Хотя в ответах на закрытый вопрос экономическая эффективность как признак социального предпринимательства воспринималась неоднозначно, сегодня все же ясно, что социальное предпринимательство — тоже бизнес. И от его прибыльности зависит выполнение социальных функций.
Незамеченное новаторство
Непростая картина возникает и в случае с новаторством. По мнению экспертов, инновационность встроена в социальное предпринимательство. Респонденты же не столь уверены в этом. Во всяком случае, когда дают ответы без подсказки (в закрытом вопросе они среагировали на нее).
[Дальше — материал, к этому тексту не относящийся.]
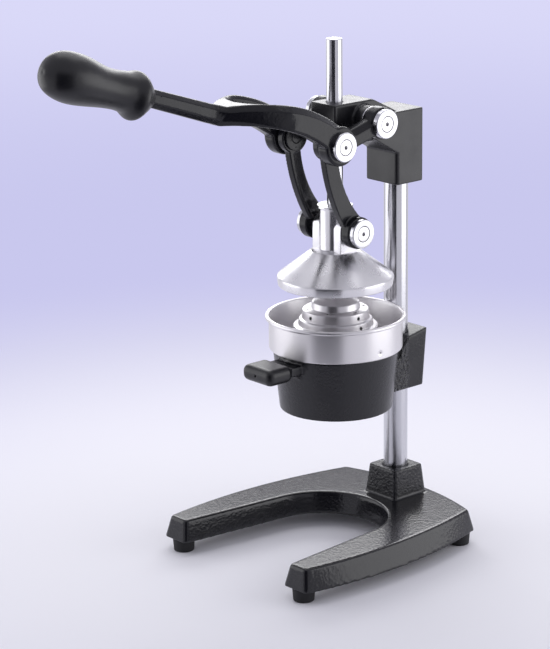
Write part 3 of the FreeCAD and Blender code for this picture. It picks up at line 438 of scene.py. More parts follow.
def profile(*corners):
    """A profile of (radius, height) in millimetres. A third number rounds that corner."""
    spots = []
    for i, corner in enumerate(corners):
        here = Vector(corner[:2])
        if len(corner) < 3:
            spots.append(here)
            continue
        before = (Vector(corners[i - 1][:2]) - here).normalized()
        after = (Vector(corners[(i + 1) % len(corners)][:2]) - here).normalized()
        half = before.angle(after) / 2
        reach = corner[2] / math.tan(half)
        centre = here + (before + after).normalized() * (corner[2] / math.sin(half))
        start, end = here + before * reach - centre, here + after * reach - centre
        sweep = start.angle_signed(end)
        steps = max(3, int(abs(sweep) / math.radians(12)))
        for k in range(steps + 1):
            spots.append(centre + Matrix.Rotation(-sweep * k / steps, 2) @ start)
    return [(s.x * MM, s.y * MM) for s in spots]


PATH_RADIUS = 0.1


def skinned(name, form, grain, rounds, body, slot, node):
    """A finished piece with the skin of a casting or a moulding."""
    return finished(name, cast_skin(form, grain, rounds), body, slot, [node], 60)


def node_tree(name, sockets, result):
    """An empty Geometry Nodes tree with its sockets, and what its inputs give."""
    tree = bpy.data.node_groups.new(name, "GeometryNodeTree")
    for label, kind in sockets:
        tree.interface.new_socket(label, in_out="INPUT", socket_type=f"NodeSocket{kind}")
    tree.interface.new_socket(result, in_out="OUTPUT", socket_type="NodeSocketGeometry")
    return tree, add(tree, "NodeGroupInput").outputs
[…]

Социальные нововведения значимы, но не первостепенны для информантов, комментируют исследователи. Такие практики либо не укоренены в социальном дискурсе, либо инновации вообще трактуются в технократическом смысле, считает эксперт.
Инновации могут пугать, говорит Иван Климов: «Любое новшество воспринимается как девиация, отклонение от привычного». Новшества могут просто не понимать (какой в них смысл?). Бывает, что инновации интерпретируют очень прагматично: как новые технологии, гаджеты, роботы, материалы. Либо нововведения расценивают как резкие реформы, которым не доверяют.
Любопытно, что в ответе на вопрос о практиках собственного предприятия 59% респондентов фактически признались в новаторстве. Они подтвердили, что им приходилось создавать совершенно новые виды продукции, технологии и услуги. «У нас были участники проектов «филантропия плюс IT», был предприниматель, который выпускал велосипеды для детей с ДЦП, врачи, развивавшие онлайн-медицину для постинсультного восстановления, — рассказывает исследователь. — Парень в Иркутске создал «Книжный приют». Он забирает к себе домашние библиотеки, которые собирались выбросить, строит крытые стеллажи и предлагает покупать книги по символической цене».
53% респондентов внедряли инновационные методы ведения бизнеса, 47% — новые методы продаж и продвижения товаров. 42% вводили в экономический оборот нетрадиционные ресурсы, резюмируют авторы.